RE: Using Apex display files

  • From: "Kenneth Naim" <kennethnaim@xxxxxxxxx>
  • To: <rjoralist3@xxxxxxxxxxxxxxxxxxxxx>, <oracle-l@xxxxxxxxxxxxx>
  • Date: Tue, 12 May 2015 12:41:14 -0400

Thank you Rich,
I thought it would be much simpler than those options. Looks like I was
wrong. I never imagined that serving some table data and a file from the OS
would require so many components and configuration. Would another tool be a
better fit?

Ken

-----Original Message-----
From: oracle-l-bounce@xxxxxxxxxxxxx [mailto:oracle-l-bounce@xxxxxxxxxxxxx]
On Behalf Of Rich Jesse
Sent: Tuesday, May 12, 2015 12:05 PM
To: oracle-l@xxxxxxxxxxxxx
Subject: RE: Using Apex display files

Hey Ken,

I have not configured Oracle REST Data Services or Tomcat. I am using
the embedded pl/sql gateway for apex. I am not concerned about the
direct linking as the filenames are not readable or sequential
(01adf5ce-f17f-44b0-82fa-67edf0f318fd.tif) so guessing a file name is
really difficult and any employee that has access will have access to
everything.

From my experience, the embedded pl/sql gateway ("EPG") really slow. Even
for a single user, it's much slower than REST/Tomcat. My opinion is based
on APEX 4.2 in Oracle XE 11 with SHARED_SERVERS=10, so perhaps it was a
configuration issue. I had sporadic pageload hangs with just me as the
user. Going to the standalone APEX Listener v2 (now known as REST Data
Services) resolved all performance issues, so I added it to Tomcat, as per
recommended practice.

Also, since the EPG webserver is PL/SQL in the Oracle database, you would
need to make sure it has access to all of the files. This might be able to
be done if the documents are in the filesystem via Oracle Directories and
custom PL/SQL, but the default is to store them in the DB. The initial
image load sounds like it will be very time-consuming and also something
that you'd have to code.

So, you could configure this in a few ways:

1) Use EPG with external files. Maybe requires custom coding to handle the
different MIME types?

2) Use EPG with files in DB. Requires custom code to load/maintain files.

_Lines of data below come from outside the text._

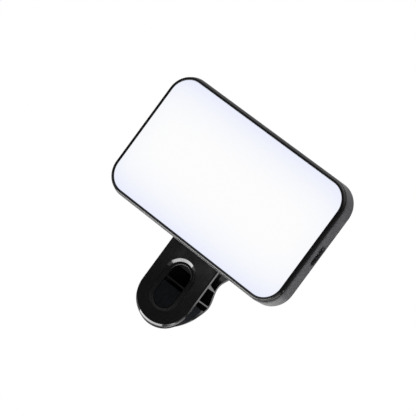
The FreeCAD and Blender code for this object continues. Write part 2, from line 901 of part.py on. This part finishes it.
def make_rear_arm():
    outer, inner = rear_curves()
    inside = in_front_of(outer)
    hollow = in_front_of(inner)
    wide = plate_half_width
    # Above the jaw the lever is a curved wall, and below it the pad's slanting seat cuts it off
    above_jaw = block(-wide, wide, -wide, rear_top_z, rear_seat_top_z, rear_top_z)
    before_seat = extrude_x(polygon_yz([
        (rear_jaw_top_y, rear_seat_top_z),
        (rear_jaw_tip_y, plate_tip_z),
        (-rear_top_z, plate_tip_z),
        (-rear_top_z, rear_seat_top_z),
    ]), wide)
    arm = inside.cut(hollow.common(above_jaw)).cut(before_seat)
    arm = arm.common(rear_outline_prism(rear_half_width, rear_tip_centre_z))
    arm = arm.makeFillet(rear_edge_round, edges_round_curve_face(arm, outer))
    for rib in (
            cross_rib(rib_front_z, rib_front_height, rib_back_y, rib_back_height),
            cross_rib(claw_front_z, claw_front_height, claw_back_y, claw_back_height)):
        arm = arm.fuse(rib.common(hollow))
    arm = arm.cut(cylinder_x(ear_radius + rib_gap, -wide, wide, hinge_y, hinge_z))
    room = ear_radius + rib_gap
    ear_x = front_ear_x + ear_thickness + ear_gap
    for side in (-1, 1):
        x0, x1 = sorted((side * (front_ear_x - ear_gap), side * ear_x))
        arm = arm.cut(block(x0, x1, plate_back_y, hinge_y, hinge_z - room, hinge_z + room))
        x0, x1 = sorted((side * ear_x, side * (ear_x + ear_thickness)))
        arm = arm.fuse(ear(x0, x1, rear_top_z, ear_radius).common(hollow))
    arm = arm.cut(cylinder_x(pin_radius, -wide, wide, hinge_y, hinge_z))
    for index in range(handle_ridges):
        ridge_z = rear_top_z - handle_ridge_first - index * handle_ridge_pitch
        arm = arm.fuse(handle_ridge(outer, ridge_z))
    return arm.removeSplitter()


def handle_ridge(outer, z):
    """A half-round grip bar across the handle's back."""
    level = Part.LineSegment(Vector(0, 0, z), Vector(0, rear_top_z, z))
    place = outer.intersectCC(level)[0]
    return cylinder_x(
        handle_ridge_radius, -handle_ridge_half_width, handle_ridge_half_width, place.Y, place.Z)


# Pads

def pad_blank(y0, y1, half_width, tip_centre_z, tip_inset):
    """A pad's outline: straight sides, a flat top and the clip's round tip."""
    radius = half_width - tip_inset
    tip = Part.Arc(
        xz(-radius, tip_centre_z), xz(0, tip_centre_z - radius), xz(radius, tip_centre_z))
    wire = Part.Wire([
        tip.toShape(),
        Part.LineSegment(xz(radius, tip_centre_z), xz(radius, pad_top_z)).toShape(),
        Part.LineSegment(xz(radius, pad_top_z), xz(-radius, pad_top_z)).toShape(),
        Part.LineSegment(xz(-radius, pad_top_z), xz(-radius, tip_centre_z)).toShape(),
    ])
    return prism_y(wire, y0, y1)


def cut_grooves(pad, face_y, side):
    """Shallow grooves across a pad's gripping face."""
    for index in range(pad_grooves):
        z = pad_top_z - (index + 1) * pad_groove_pitch
        groove = polygon_yz([
            (face_y + side * pad_groove_depth, z),
            (face_y - side * pad_gap, z - pad_groove_depth),
            (face_y - side * pad_gap, z + pad_groove_depth),
        ])
        pad = pad.cut(extrude_x(groove, plate_half_width * 2))
    return pad


def make_front_pad():
    face_y = -pad_gap / 2
    pad = pad_blank(
        plate_back_y, face_y, plate_half_width, plate_tip_centre_z - front_pad_tip_drop,
        front_pad_side_inset)
    plug = prism_y(
        upright_slot(
            window_half_width - pad_plug_clearance, window_bottom_z + pad_plug_clearance,
            window_top_z),
        plate_front_y, plate_back_y)
    below_bar = block(
        -plate_half_width, plate_half_width, plate_front_y, plate_back_y, plate_tip_z, plug_top_z)
    plug = plug.common(below_bar).common(behind_floor(pad_plug_setback))
    pad = pad.fuse(plug).removeSplitter()
    return cut_grooves(pad, face_y, -1)


def make_rear_pad():
    """A wedge between the grip plane and the rear arm's slanting seat."""
    outline = polygon_yz([
        (rear_grip_y, pad_top_z),
        (rear_jaw_top_y, rear_seat_top_z),
        (rear_jaw_tip_y, plate_tip_z),
        (rear_grip_y, plate_tip_z),
    ])
    wedge = extrude_x(outline, rear_half_width)
    upper_back = [
        edge for edge in wedge.Edges
        if edge.BoundBox.YMin > rear_jaw_top_y - tolerance
    ]
    wedge = wedge.makeFillet(rear_pad_corner_round, upper_back)
    blank = pad_blank(0, rear_jaw_top_y, rear_half_width, rear_tip_centre_z, 0)
    return cut_grooves(wedge.common(blank), rear_grip_y, 1)


# Hinge pin and spring

def make_hinge_pin():
    end_x = front_ear_x + 2 * ear_thickness + ear_gap
    pin = cylinder_x(pin_radius, -end_x, end_x, hinge_y, hinge_z)
    head = cylinder_x(pin_head_radius, end_x, end_x + pin_head_thickness, hinge_y, hinge_z)
    rim = [
        edge for edge in head.Edges
        if edge.BoundBox.XMin > end_x + pin_head_thickness - tolerance
    ]
    head = head.makeFillet(pin_head_round, rim)
    return pin.fuse(head).removeSplitter()


def make_spring():
    """A wound coil on the pin, with one leg on the front arm and one on the handle."""
    turns = coil_turns + (180 - spring_leg_lean) / 360
    height = turns * coil_pitch
    helix = Part.makeHelix(coil_pitch, height, coil_mean_radius)
    start = Vector(coil_mean_radius, 0, 0)
    profile = Part.Wire(Part.makeCircle(wire_radius, start, Vector(0, 1, 0)))
    coil = Part.Wire(helix).makePipeShell([profile], True, True)
    end_angle = 2 * math.pi * turns
    end = Vector(
        coil_mean_radius * math.cos(end_angle), coil_mean_radius * math.sin(end_angle), height)
    end_way = Vector(-math.sin(end_angle), math.cos(end_angle), 0)
    front_leg = Part.makeCylinder(wire_radius, spring_front_leg, start, Vector(0, -1, 0))
    back_leg = Part.makeCylinder(wire_radius, spring_back_leg, end, end_way)
    spring = coil.fuse([front_leg, back_leg])
    # Stand the coil's axis along X, with the first leg rising along the front arm
    spring.rotate(Vector(0, 0, 0), Vector(0, 0, 1), 180)
    spring.rotate(Vector(0, 0, 0), Vector(1, 1, 1), 120)
    spring.translate(Vector(-height / 2, hinge_y, hinge_z))
    return spring


pieces = {
    "front_bezel": make_bezel(),
    "diffuser": make_diffuser(),
    "rear_housing": make_housing(),
    "reflector_frame": make_reflector(),
    "led_board": make_led_board(),
    "leds": make_leds(),
    "battery": make_battery(),
    "battery_leads": make_battery_leads(),
    "control_board": make_control_board(),
    "board_components": make_board_components(),
    "usb_receptacle": make_usb_receptacle(),
    "usb_tongue": make_usb_tongue(),
    "power_button": make_button(button_places["power_button"]),
    "mode_button": make_button(button_places["mode_button"]),
    "switch_board": make_switch_board(),
    "button_switches": make_button_switches(),
    "charge_indicator": make_indicator(),
    "case_screws": make_case_screws(),
    "friction_washer": make_friction_washer(),
    "swivel_washer": make_swivel_washer(),
    "swivel_screw": make_swivel_screw(),
    "clip_front_arm": make_front_arm(),
    "front_jaw_pad": make_front_pad(),
    "clip_rear_arm": make_rear_arm(),
    "rear_jaw_pad": make_rear_pad(),
    "hinge_pin": make_hinge_pin(),
    "torsion_spring": make_spring(),
}

os.makedirs("parts", exist_ok=True)
for name, shape in pieces.items():
    print(name, "solids", len(shape.Solids), "valid", shape.isValid(), "volume", round(shape.Volume, 2))
    shape.exportStep("parts/" + name + ".step")
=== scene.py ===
"""A clip-on fill light in a plain white studio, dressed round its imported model."""

import json
import math

import bpy
from mathutils import Matrix, Vector


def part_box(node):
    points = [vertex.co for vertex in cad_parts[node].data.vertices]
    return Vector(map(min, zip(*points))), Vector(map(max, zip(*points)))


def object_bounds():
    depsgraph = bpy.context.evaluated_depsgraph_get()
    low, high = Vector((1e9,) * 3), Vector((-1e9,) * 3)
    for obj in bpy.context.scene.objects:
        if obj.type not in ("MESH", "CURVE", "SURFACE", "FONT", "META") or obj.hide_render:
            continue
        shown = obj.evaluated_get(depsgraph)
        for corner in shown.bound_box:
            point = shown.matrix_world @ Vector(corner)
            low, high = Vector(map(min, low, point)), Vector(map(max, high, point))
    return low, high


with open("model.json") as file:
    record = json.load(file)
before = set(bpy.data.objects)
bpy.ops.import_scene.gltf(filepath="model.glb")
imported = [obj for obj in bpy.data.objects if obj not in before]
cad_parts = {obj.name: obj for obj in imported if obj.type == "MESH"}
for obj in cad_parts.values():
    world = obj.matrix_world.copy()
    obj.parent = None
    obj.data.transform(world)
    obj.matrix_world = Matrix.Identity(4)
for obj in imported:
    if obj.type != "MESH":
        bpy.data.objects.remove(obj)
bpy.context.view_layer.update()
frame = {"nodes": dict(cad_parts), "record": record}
bpy.context.scene.view_settings.view_transform = "Standard"

# The photograph's camera
IMAGE_PIXELS = 416
FOCAL_PIXELS = 2445
SENSOR_MM = 36.0
CAMERA_AZIMUTH = math.radians(27.17)
CAMERA_ELEVATION = math.radians(2.434)
CAMERA_ROLL = math.radians(36.33)
CAMERA_DISTANCE = 0.9792
CAMERA_AIM = Vector((-0.00055, -0.01695, 0.04215))
CAMERA_REACH = 50

# The studio
FLOOR_DROP = 0.25
FLOOR_RADIUS = 1.2
FLOOR_CORNERS = 96
FLOOR_SHADE = 0.86
FLOOR_GLOW = 0.66
LAMP_TARGET = Vector((0.0, 0.0, 0.02))
STRIP_Z = -0.25
ROOM_LEVEL = 0.45
ROOM_DIM = 0.10
BACKDROP_CORE = math.radians(8)
BACKDROP_EDGE = math.radians(24)
CEILING_CORE = math.radians(60)
CEILING_EDGE = math.radians(15)
OPAL_GLOW = 0.92
CREASE_ANGLE = math.radians(25)


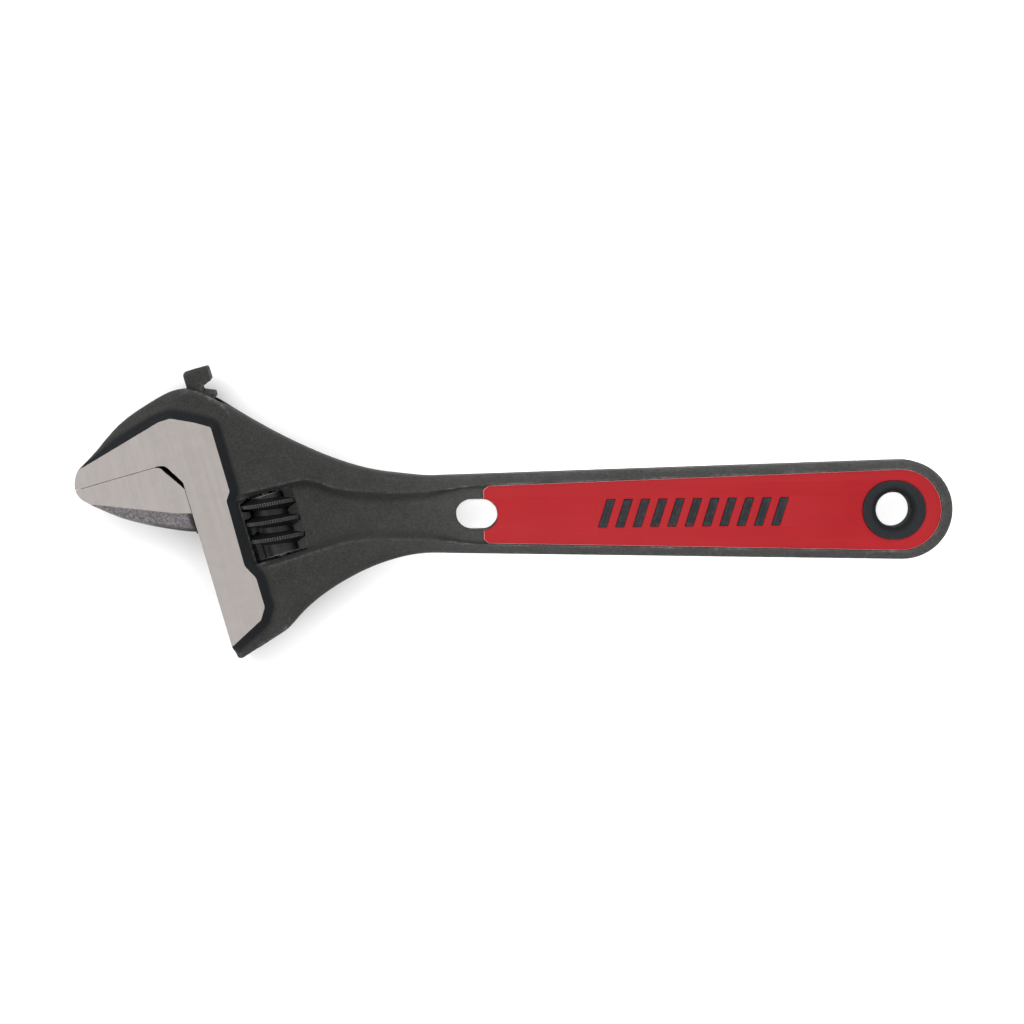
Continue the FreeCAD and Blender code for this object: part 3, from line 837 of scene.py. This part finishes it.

3) Use EPG with additional webserver to handle the static files. The
additional webserver could be Apache, IIS, etc. and run on a different port,
if on the same server as APEX. No custom coding (I think!).

4) Use Oracle REST Data Services with Tomcat. May require additional
servelet (google it) for image serving.

5) Use Oracle REST Data Services with Tomcat and Apache webserver. Most
complete/scalable, but with upfront configuration and install.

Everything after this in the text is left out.